According to Plato, only the world of such timeless Ideas could produce true (objective) knowledge, whereas the world of appearances could only produce (subjective) opinion. “Plato rejected the moral relativism of the Sophists, arguing that…if we have knowledge about the true nature of things, including the true nature of man, we have also the basic clue to how men should behave.”3
Plato questioned the motives of the Sophists, who used wordplay to manipulate others rather than to discover the truth. In Plato’s opinion, a good political leader would be someone who understands that which is Good and True and leads for the good of society, not for himself.
Plato believed that art, and anything that involved imagination, led one further from the goal of absolute Truth. According to Plato, a painting of the sun is only the artist’s subjective opinion, and is therefore equivalent to being a shadow of a shadow.
I am starting my life’s work with Plato’s Allegory of the Cave for several reasons. First, his Allegory was what first gave me the idea to combine Philosophy and Art. Second, Plato is considered to be the founder of Western thought, and it simply felt right for me to begin here and build my body of work in a similar fashion. Third, Plato’s writings are so visually descriptive that in Plato alone I have enough ideas to explore and paint for several years.

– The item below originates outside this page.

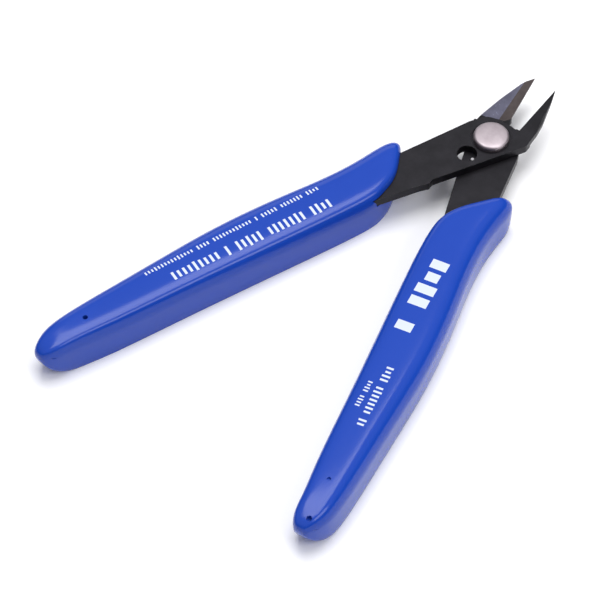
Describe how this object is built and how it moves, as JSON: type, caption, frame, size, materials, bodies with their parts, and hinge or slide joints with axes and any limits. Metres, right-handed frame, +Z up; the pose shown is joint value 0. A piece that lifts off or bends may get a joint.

For those of you who have seen the movie “The Matrix”, you may remember when the main character Neo is given a choice between two pills: the red pill will lead him to the truth, the blue pill will leave him in life as he knows it. After taking the red pill, Neo is pulled out of the simulated world of the Matrix into the real world, where machines keep humans alive to use as batteries. The few humans who live in the real world are at war with the machines, trying to free all humans from the Matrix.
In this painting, we could compare the woman on the ground to the movie character Neo; she is being offered a choice between being led out of the cave to see all that is real, or stay in the cave with her companions.